** start DATA SUPPLIED **

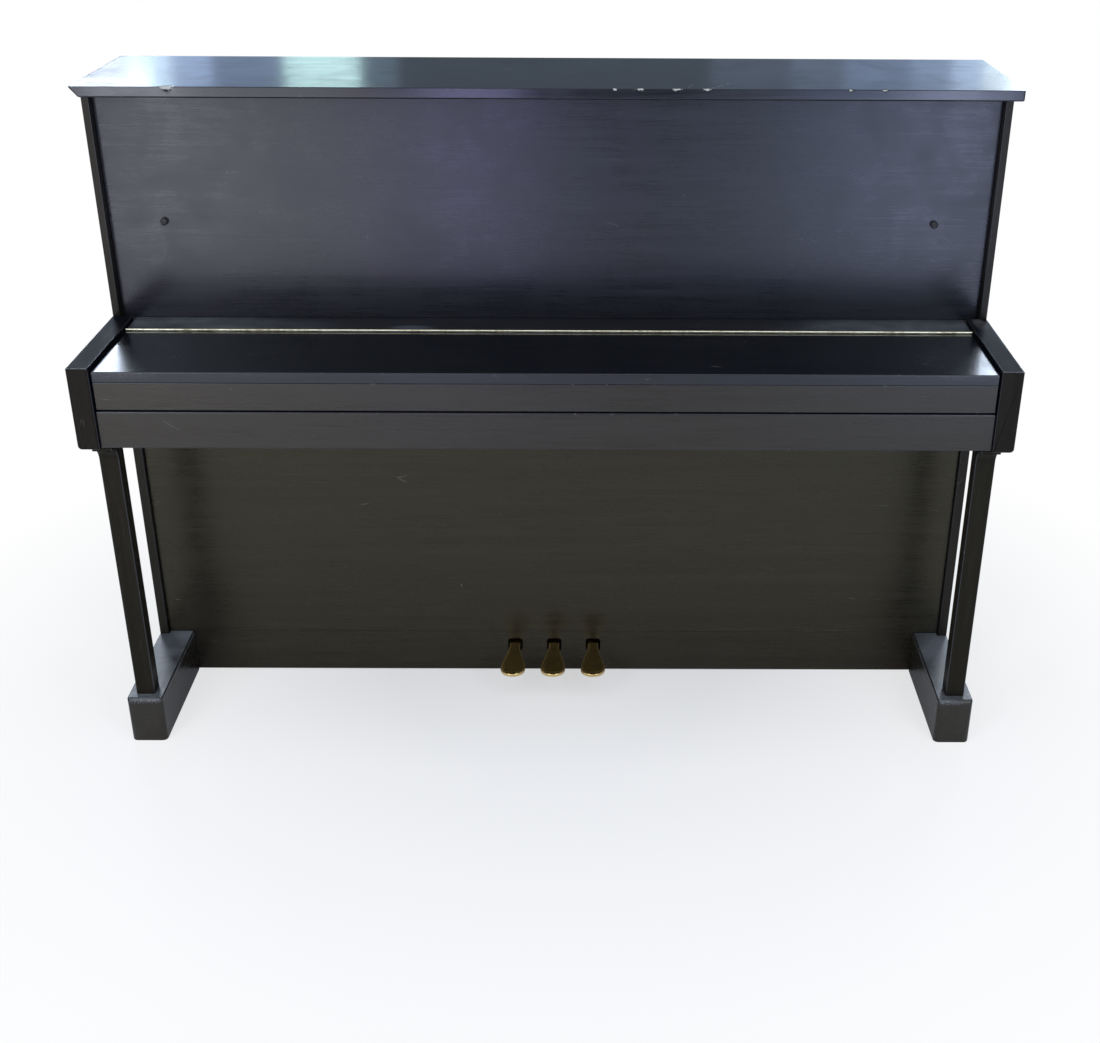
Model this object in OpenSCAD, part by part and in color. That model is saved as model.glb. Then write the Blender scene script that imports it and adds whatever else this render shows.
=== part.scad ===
// Studio upright piano: case, folding fallboard, keyboard, action, strung back and pedals.
// The origin is on the floor under the middle of the piano: +X to the player's right,
// +Y towards the back, +Z up. Sizes are in millimetres.

/* [Case] */
// Width across the side panels and across the arms
case_w = 1510; // [1490:1:1560]
// Height of the lid's underside above the floor
case_h = 1095; // [1080:1:1180]
// Depth of the side panels
case_d = 283; // [280:1:320]
// Thickness of the side panels and of the arms
side_t = 35; // [30:1:38]
// Front edge of each side panel that shows beside the upper panel
upper_edge = 12; // [8:1:16]
// Front edge of each side panel that shows beside the lower panel
lower_edge = 16; // [8:1:20]
// Thickness of the upper and lower panels
panel_t = 18; // [15:1:22]
// How far the upper panel stands back from the side panels' front edges
upper_recess = 18; // [14:1:22]
// How far the lower panel and the base rail stand back from the same edges
lower_recess = 10; // [6:1:20]
// Height of the toe blocks and of the base rail's top
base_h = 88; // [80:1:110]
// Gap between the base rail and the floor
base_gap = 3; // [2:1:8]
// Thickness of the bottom board
bottom_t = 20; // [16:1:22]

/* [Lid] */
// Thickness of the lid
lid_t = 18; // [15:1:28]
// Overhang of the lid past each side panel
lid_side = 14; // [10:1:25]
// Overhang of the lid past the front edges
lid_front = 10; // [6:1:20]
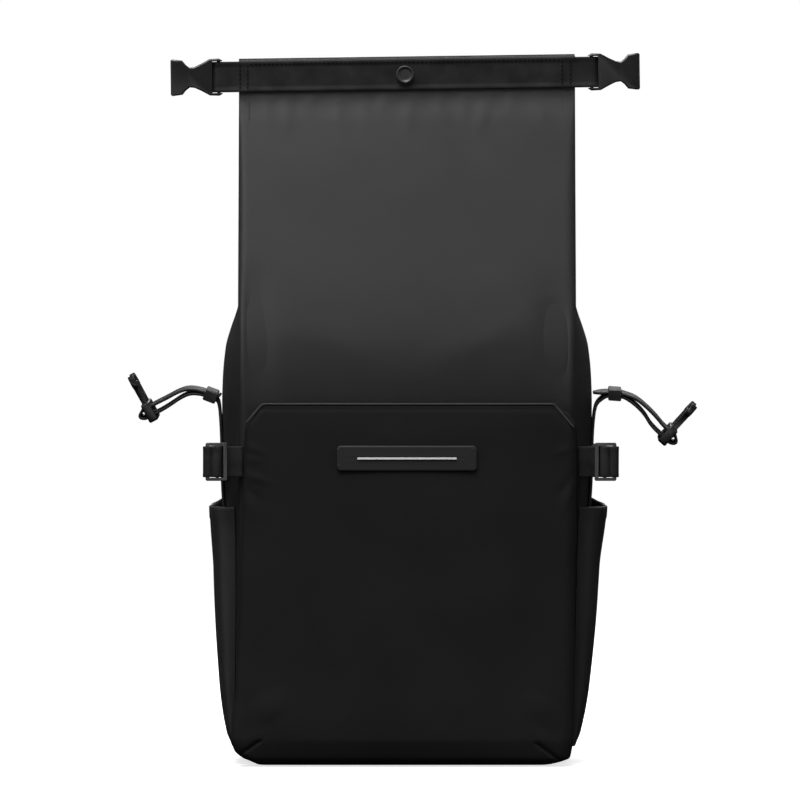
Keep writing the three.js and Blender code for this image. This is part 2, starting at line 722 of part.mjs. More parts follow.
function rollFrame(row) {
  const anchor = sackSideAt(rollAnchorHeight, 0) + gap;
  const lean = THREE.MathUtils.degToRad(row.lean);
  const tilt = THREE.MathUtils.degToRad(row.keeper.angle);
  const at = (out, rise) => point(row.side * (anchor + out), 0, rollAnchorHeight + rise);
  const shared = ({ out, rise }) => at(out * row.reach, rise * row.reach);
  // In the plug, along runs towards the prongs and over towards the sack.
  const inPlug = (along, over) => {
    const l = along - plugBase / 2;
    return at(
      row.reach + l * Math.sin(lean) - over * Math.cos(lean),
      row.drop + l * Math.cos(lean) + over * Math.sin(lean),
    );
  };
  const inKeeper = (along, over) =>
    at(
      row.keeper.out * row.reach + along * Math.cos(tilt) - over * Math.sin(tilt),
      row.keeper.rise * row.reach + along * Math.sin(tilt) + over * Math.cos(tilt),
    );
  // What hangs in the air leans forwards about the line of the keeper.
  const pivot = inKeeper(0, 0);
  const axis = inKeeper(1, 0).sub(pivot).normalize();
  const fullLean = row.side * THREE.MathUtils.degToRad(rollLean);
  const leaning = (place) => {
    const out = row.side * place.x - sackSideAt(place.z, 0) - gap;
    const share = shareOf(out, rollLeanStart, rollLeanSpan);
    return new THREE.Matrix4().makeRotationAxis(axis, fullLean * share);
  };
  const leaned = new THREE.Matrix4()
    .makeTranslation(pivot)
    .multiply(new THREE.Matrix4().makeRotationAxis(axis, fullLean))
    .multiply(new THREE.Matrix4().makeTranslation(pivot.clone().negate()));
  return { at, shared, inPlug, inKeeper, lean, tilt, pivot, leaning, leaned };
}

// The lace through the plug: slot is where it passes, over its distance from the middle of the plug
// as a share of half the plug's thickness.
const plugLace = [
  { slot: slotUpper, over: 2.2 },
  { slot: slotUpper, over: 1 },
  { slot: slotUpper, over: -1 },
  { slot: slotUpper * 0.94, over: -1.8 },
  { slot: plugBase / 2, over: -2.4 },
  { slot: slotLower * 1.2, over: -1.8 },
  { slot: slotLower, over: -1 },
  { slot: slotLower, over: 1 },
  { slot: slotLower, over: 2.2 },
];
// Shares of the way from the tail up to the first bend, down the side of the sack.
const rollRun = [0.84, 0.72, 0.5, 0.25, 0];
const rollBend = 10; // the first bend below the anchor

function rollStrapPath(row) {
  const { at, shared, inPlug, inKeeper } = rollFrame(row);
  const loop = plugLace.map(({ slot, over }) => inPlug(slot, (over * plugThick) / 2));
  const levels = rollRun.map((share) => mix(rollTailHeight, rollAnchorHeight - rollBend, share));
  const down = levels.map((z) => point(row.side * (sackSideAt(z, 0) + gap + webThick / 2), 0, z));
  const points = [
    at(webThick / 2, (row.keeper.rise * row.reach) / 2),
    inKeeper(-keeperEnd, layerSpread),
    inKeeper(keeperEnd, layerSpread),
    ...row.upper.map(shared),
    ...loop,
    ...row.lower.map(shared),
    inKeeper(keeperEnd, -layerSpread),
    inKeeper(-keeperEnd, -layerSpread),
    ...row.inner.map(shared),
    ...down,
  ];
  return smooth(points, 2);
}

// Plug outline: a base laced with webbing, two sprung prongs and a guide between them.
const prongEdge = [
  { along: -0.04, across: 0.46 },
  { along: 0.6, across: 0.6 },
  { along: 0.9, across: 0.56 },
  { along: 1, across: 0.68 },
  { along: 0.95, across: 0.84 },
  { along: 0.72, across: 0.97 },
  { along: 0.6, across: 0.92 },
  { along: 0.56, across: 0.76 },
  { along: -0.04, across: 0.68 },
];
const guideHalf = 0.14; // half width of the guide, as a share of half the plug's width
const guideLength = 0.8; // of the prongs
const plugBevel = 0.8;
const prongBevel = 0.5;
const prongThick = plugThick * 0.62;

function plugSolid() {
  const wide = webWidth + 2 * gap + plugSlot;
  const reach = wide / 2;
  const base = moulded(roundedRectangle(0, -reach, plugBase, wide, 2), plugThick, plugBevel);
  const slots = [slotLower, slotUpper].map((at) =>
    block(plugSlot, 2 * plugThick, webWidth + 2 * gap, point(at, 0, 0)),
  );
  const prong = (side) => {
    const rim = prongEdge.map(
      ({ along, across }) => new THREE.Vector2(plugBase + along * plugProng, side * across * reach),
    );
    return moulded(new THREE.Shape(side > 0 ? rim : rim.reverse()), prongThick, prongBevel);
  };
  const guideWide = guideHalf * reach;
  const guideRim = roundedRectangle(plugBase - 1, -guideWide, plugProng * guideLength, 2 * guideWide, 1);
  const guide = moulded(guideRim, prongThick, prongBevel);
  return cutBy(joined([base, prong(1), prong(-1), guide]), slots);
}

// Keeper: a short sleeve of webbing round both layers of the roll strap.
const keeperRound = 1.2;

function keeperSolid() {
  const high = keeperSlot + 2 * keeperWall;
  const deep = webWidth + 2 * gap + 2 * keeperWall;
  const rim = roundedRectangle(-keeperLength / 2, -high / 2, keeperLength, high, keeperRound);
  const hole = block(2 * keeperLength, webWidth + 2 * gap, keeperSlot, point(0, 0, 0));
  return cutBy(moulded(rim, deep, 0), [hole]);
}

for (const [name, row] of Object.entries(rollStraps)) {
  const { inPlug, lean, tilt, pivot, leaning, leaned } = rollFrame(row);
  const path = rollStrapPath(row);
  const turns = path.map(leaning);
  const leanedPath = path.map((place, i) => place.clone().sub(pivot).applyMatrix4(turns[i]).add(pivot));
  const leanedAcross = (i) => alongY().applyMatrix4(turns[i]);
  add("roll_strap_" + name, settled(strap(leanedPath, leanedAcross, webWidth, webThick)), webbing);
  // The plug is drawn with its length along X and its width along Z, then turned into place.
  const plug = plugSolid().rotateX(Math.PI / 2).rotateY(-(Math.PI / 2 - lean));
  if (row.side < 0) plug.rotateZ(Math.PI);
  const base = inPlug(0, 0);
  plug.translate(base.x, base.y, base.z);
  add("roll_plug_" + name, plug.applyMatrix4(leaned), plastic);
  const keeper = keeperSolid().rotateY(-tilt);
  if (row.side < 0) keeper.rotateZ(Math.PI);
  keeper.translate(pivot.x, pivot.y, pivot.z);
  add("strap_keeper_" + name, keeper.applyMatrix4(leaned), webbing);
}

// Back panel: a padded slab against the back face of the sack.
const backPanelRows = [
  { up: 0, wide: 0.86, deep: 0.7 },
  { up: 0.03, wide: 0.95, deep: 0.9 },
  { up: 0.08, wide: 1, deep: 1 },
  { up: 0.5, wide: 0.98, deep: 1 },
  { up: 0.86, wide: 0.94, deep: 1 },
  { up: 0.96, wide: 0.86, deep: 0.92 },
  { up: 1, wide: 0.72, deep: 0.8 },
];
const backFace = sackDepth / 2 + gap;
const backPanelCrown = 2;
const backRings = backPanelRows.map((row) =>
  outline(backPanelLift + backPanelHeight * row.up, {
    left: (-backPanelWidth / 2) * row.wide,
    right: (backPanelWidth / 2) * row.wide,
    front: backFace,
    back: backFace + (backPanelDepth - backPanelCrown) * row.deep,
    frontRadius: 1,
    backRadius: 4,
    backCrown: backPanelCrown,
  }),
);
add("back_panel", settled(closedBody(backRings)), padding);

// Shoulder straps: padded, sewn to the top of the back panel, bowed away from it on the way down.
const shoulderRows = [
  { down: 0, spread: 0, bow: 0, wide: 0.86 },
  { down: 0.05, spread: 0.02, bow: 0.36, wide: 0.92 },
  { down: 0.2, spread: 0.12, bow: 0.82, wide: 1 },
  { down: 0.42, spread: 0.4, bow: 1, wide: 1 },
  { down: 0.64, spread: 0.72, bow: 0.9, wide: 0.98 },
  { down: 0.84, spread: 0.92, bow: 0.62, wide: 0.86 },
  { down: 1, spread: 1, bow: 0.36, wide: 0.62 },
];
const panelBack = backFace + backPanelDepth;
const shoulderTop = backPanelLift + backPanelHeight * 0.93;
const shoulderSteps = 18;
const padEdge = [
  { across: 1, through: -0.5 },
  { across: 1, through: 0.5 },
  { across: 0.86, through: 1 },
  { across: -0.86, through: 1 },
  { across: -1, through: 0.5 },
  { across: -1, through: -0.5 },
  { across: -0.86, through: -1 },
  { across: 0.86, through: -1 },
];

function shoulderPoint(side, row) {
  const seat = panelBack + gap + shoulderThick / 2;
  return point(
    side * (shoulderInset + shoulderSpread * row.spread),
    seat + shoulderBow * row.bow,
    shoulderTop - shoulderDrop * row.down,
  );
}

const shoulderLine = (side) => curveThrough(shoulderRows.map((row) => shoulderPoint(side, row)));

function shoulderStrap(side) {
  const line = shoulderLine(side);
  const rings = [];
  for (let k = 0; k <= shoulderSteps; k++) {
    const share = k / shoulderSteps;
    const seat = share * (shoulderRows.length - 1);
    const low = shoulderRows[Math.min(Math.floor(seat), shoulderRows.length - 2)];
    const high = shoulderRows[Math.min(Math.floor(seat), shoulderRows.length - 2) + 1];
    const wide = (shoulderWidth / 2) * mix(low.wide, high.wide, seat - shoulderRows.indexOf(low));
    const along = line.getTangent(share);
    const across = point(1, 0, 0).addScaledVector(along, -along.x).normalize();
    const through = along.clone().cross(across);
    const here = line.getPoint(share);
    rings.push(
      padEdge.map((edge) =>
        here
          .clone()
          .addScaledVector(across, edge.across * wide)
          .addScaledVector(through, (edge.through * shoulderThick) / 2),
      ),
    );
  }
  return settled(closedBody(rings));
}

// The lower webbing goes from the end of the shoulder strap, through its adjuster, to the base corner.
function lowerFrame(side) {
  const line = shoulderLine(side);
  const along = line.getTangent(1);
  const across = point(1, 0, 0).addScaledVector(along, -along.x).normalize();
  const through = along.clone().cross(across);
  const outer = sackWidth / 2 - sackCorner - webWidth / 2;
  const anchor = point(side * outer, backFace + webThick / 2 + gap, tailAnchorHeight);
  return { end: line.getPoint(1), anchor, along, across, through };
}

const adjusterSlots = [
  { from: 0.14, to: 0.4 },
  { from: 0.58, to: 0.84 },
];
const adjusterRound = 2.5;

function adjusterSolid() {
  const high = webWidth + 2 * gap;
  const tall = high + 2 * sliderRail;
  const rim = roundedRectangle(0, -tall / 2, adjusterLength, tall, adjusterRound);
  const slots = adjusterSlots.map(({ from, to }) => {
    const at = point(((from + to) / 2) * adjusterLength, 0, 0);
    return block((to - from) * adjusterLength, 3 * adjusterThick, high, at);
  });
  return cutBy(moulded(rim, adjusterThick, plugBevel), slots);
}

// through is 1 where the webbing lies behind the adjuster and -1 where it lies in front of it.
const adjusterLace = [
  { along: 0.08, through: -1 },
  { along: 0.16, through: -1 },
  { along: 0.27, through: 0 },
  { along: 0.38, through: 1 },
  { along: 0.6, through: 1 },
  { along: 0.71, through: 0 },
  { along: 0.82, through: -1 },
  { along: 1.1, through: -1 },
];

function lowerWebbing(side) {
  const { end, anchor, along, through } = lowerFrame(side);
  const inAdjuster = (share, off) =>
    end
      .clone()
      .addScaledVector(along, gap + share * adjusterLength)
      .addScaledVector(through, off);
  const lift = adjusterThick / 2 + gap + webThick / 2;
  const points = [
    ...adjusterLace.map((row) => inAdjuster(row.along, row.through * lift)),
    anchor.clone().add(point(0, backPanelDepth + webThick, shoulderBow)),
    anchor.clone().add(point(0, webThick, shoulderBow / 2)),
    anchor,
  ];
  return smooth(points, 2);
}

for (const [name, side] of bothSides) {
  add("shoulder_strap_" + name, shoulderStrap(side), padding);
  const { end, along, across, through } = lowerFrame(side);
  const webbingPath = lowerWebbing(side);
  add("lower_webbing_" + name, settled(strap(webbingPath, () => across, webWidth, webThick)), webbing);
  const turned = new THREE.Matrix4().makeBasis(along, through, along.clone().cross(through));
  const adjuster = adjusterSolid().applyMatrix4(turned);
  const seat = end.clone().addScaledVector(along, gap);
  add("strap_adjuster_" + name, settled(adjuster.translate(seat.x, seat.y, seat.z)), plastic);
}

// Grab handle: a stiff webbing loop that stands on the top edge of the back panel.
const handleRows = [
  { across: -0.5, rise: 0 },
  { across: -0.5, rise: 0.35 },
  { across: -0.44, rise: 0.75 },
  { across: -0.26, rise: 0.95 },
  { across: 0, rise: 1 },
  { across: 0.26, rise: 0.95 },
  { across: 0.44, rise: 0.75 },
  { across: 0.5, rise: 0.35 },
  { across: 0.5, rise: 0 },
];
const handleFoot = backPanelLift + backPanelHeight + gap;
const handlePath = smooth(
  handleRows.map((row) =>
    point(row.across * handleSpan, backFace + backPanelDepth * 0.5, handleFoot + row.rise * handleRise),
  ),
  3,
);
add("grab_handle", strap(handlePath, alongY, backPanelDepth * 0.86, handleThick), webbing);

export default backpack;
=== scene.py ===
"""Rolltop backpack, unrolled and standing on its base. Metres, +Z up, front towards -Y."""

import math

import bmesh
import bpy
import numpy as np
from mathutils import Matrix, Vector


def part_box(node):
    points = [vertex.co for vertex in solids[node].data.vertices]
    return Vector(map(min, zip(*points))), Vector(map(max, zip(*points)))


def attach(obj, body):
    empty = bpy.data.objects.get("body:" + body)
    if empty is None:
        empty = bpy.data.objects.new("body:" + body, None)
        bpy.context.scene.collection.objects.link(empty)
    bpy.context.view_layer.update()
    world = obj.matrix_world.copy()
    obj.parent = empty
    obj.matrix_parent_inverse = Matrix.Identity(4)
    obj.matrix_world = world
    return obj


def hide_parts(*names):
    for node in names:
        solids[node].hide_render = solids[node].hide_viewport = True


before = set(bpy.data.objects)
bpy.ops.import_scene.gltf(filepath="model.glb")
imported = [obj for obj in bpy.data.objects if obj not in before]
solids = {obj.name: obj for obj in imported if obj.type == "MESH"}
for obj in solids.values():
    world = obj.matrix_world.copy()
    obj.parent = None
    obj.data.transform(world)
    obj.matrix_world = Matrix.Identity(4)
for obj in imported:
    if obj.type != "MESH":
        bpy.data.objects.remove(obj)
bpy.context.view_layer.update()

# Studio
# A long lens stands a little above the middle of the bag. Large softboxes hang over the front and behind,
# weaker ones stand low in front and at both sides, and a small one is aimed at the left buckle. The
# floor and the surround are plain white, and black cloth reflects neither.
mm = 0.001
photo_width = 800 * 0.84 * mm  # pixels across the photo, each of this size on the bag
camera_distance = 7.0
camera_rise = math.radians(1.5)
photo_middle = Vector((-5.9, -40, 306.2)) * mm

camera_data = bpy.data.cameras.new("camera")
camera_data.sensor_width = 36
camera_data.lens = camera_data.sensor_width * camera_distance / photo_width
camera_data.clip_end = 60
camera = bpy.data.objects.new("camera", camera_data)
bpy.context.scene.collection.objects.link(camera)
back_and_up = Vector((0, -math.cos(camera_rise), math.sin(camera_rise)))
camera.location = photo_middle + camera_distance * back_and_up
camera.rotation_euler = back_and_up.to_track_quat("Z", "Y").to_euler()
bpy.context.scene.camera = camera
bpy.context.scene.view_settings.view_transform = "Standard"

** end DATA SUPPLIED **

From the records above, print exactly the lines that run from the line with "the back panel." to the line with "imported = [obj", inclusive.

▸ **WRITTEN SOLUTION**:
// Grab handle: a stiff webbing loop that stands on the top edge of the back panel.
const handleRows = [
  { across: -0.5, rise: 0 },
  { across: -0.5, rise: 0.35 },
  { across: -0.44, rise: 0.75 },
  { across: -0.26, rise: 0.95 },
  { across: 0, rise: 1 },
  { across: 0.26, rise: 0.95 },
  { across: 0.44, rise: 0.75 },
  { across: 0.5, rise: 0.35 },
  { across: 0.5, rise: 0 },
];
const handleFoot = backPanelLift + backPanelHeight + gap;
const handlePath = smooth(
  handleRows.map((row) =>
    point(row.across * handleSpan, backFace + backPanelDepth * 0.5, handleFoot + row.rise * handleRise),
  ),
  3,
);
add("grab_handle", strap(handlePath, alongY, backPanelDepth * 0.86, handleThick), webbing);

export default backpack;
=== scene.py ===
"""Rolltop backpack, unrolled and standing on its base. Metres, +Z up, front towards -Y."""

import math

import bmesh
import bpy
import numpy as np
from mathutils import Matrix, Vector


def part_box(node):
    points = [vertex.co for vertex in solids[node].data.vertices]
    return Vector(map(min, zip(*points))), Vector(map(max, zip(*points)))


def attach(obj, body):
    empty = bpy.data.objects.get("body:" + body)
    if empty is None:
        empty = bpy.data.objects.new("body:" + body, None)
        bpy.context.scene.collection.objects.link(empty)
    bpy.context.view_layer.update()
    world = obj.matrix_world.copy()
    obj.parent = empty
    obj.matrix_parent_inverse = Matrix.Identity(4)
    obj.matrix_world = world
    return obj


def hide_parts(*names):
    for node in names:
        solids[node].hide_render = solids[node].hide_viewport = True


before = set(bpy.data.objects)
bpy.ops.import_scene.gltf(filepath="model.glb")
imported = [obj for obj in bpy.data.objects if obj not in before]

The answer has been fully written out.